Will sich die MST bei der Mehrheit der Gesellschaft Gehör verschaffen, muss sie auf das hinweisen, was jeden tangiert: die steigenden Preise bei Grundstücken und Lebensmitteln, verseuchtes Land und Essen – und den Fakt, dass in Monokulturen weder Lebensmittel produziert noch Arbeitsplätze geschaffen werden.

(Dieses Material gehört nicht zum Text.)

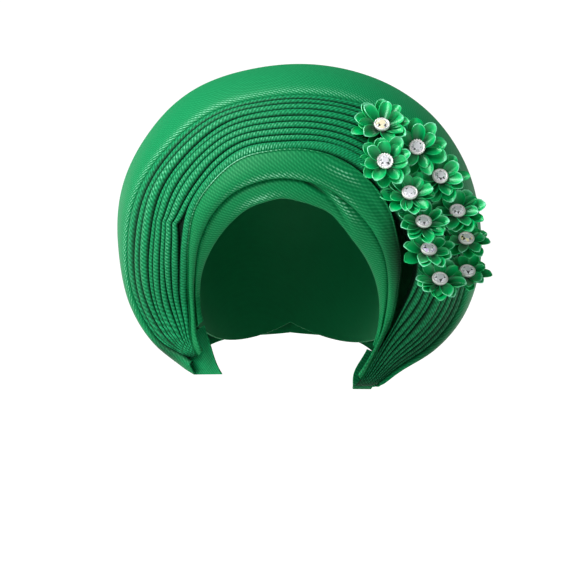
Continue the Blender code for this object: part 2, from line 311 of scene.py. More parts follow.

Zwar gibt es weiterhin Medienkampagnen der Agro-Lobby und die Mehrheit der Brasilianer ist für das Agrobusiness. Denn noch immer gilt die Devise: Entwicklung durch Export. Aber es gibt auch immer mehr Einsichten. Zum Beispiel war im Juni 2010 in der großen Zeitung »Correio Brasiliense« zu lesen, dass die großen Agrobetriebe nur 1,6 Millionen Menschen beschäftigen, die familiäre Landwirtschaft dagegen 16 Millionen. Auch Studien bestätigen, dass Agrobusiness nicht die erhoffte Entwicklung bringt. Professor Miguel Carter von der American University in Washington etwa sieht in der zügigen Umsetzung einer Landreform das zentrale Element für Entwicklung in Brasilien. Sie sorge für eine gerechtere Einkommensverteilung, dämme die Landflucht ein und stärke regionale Märkte.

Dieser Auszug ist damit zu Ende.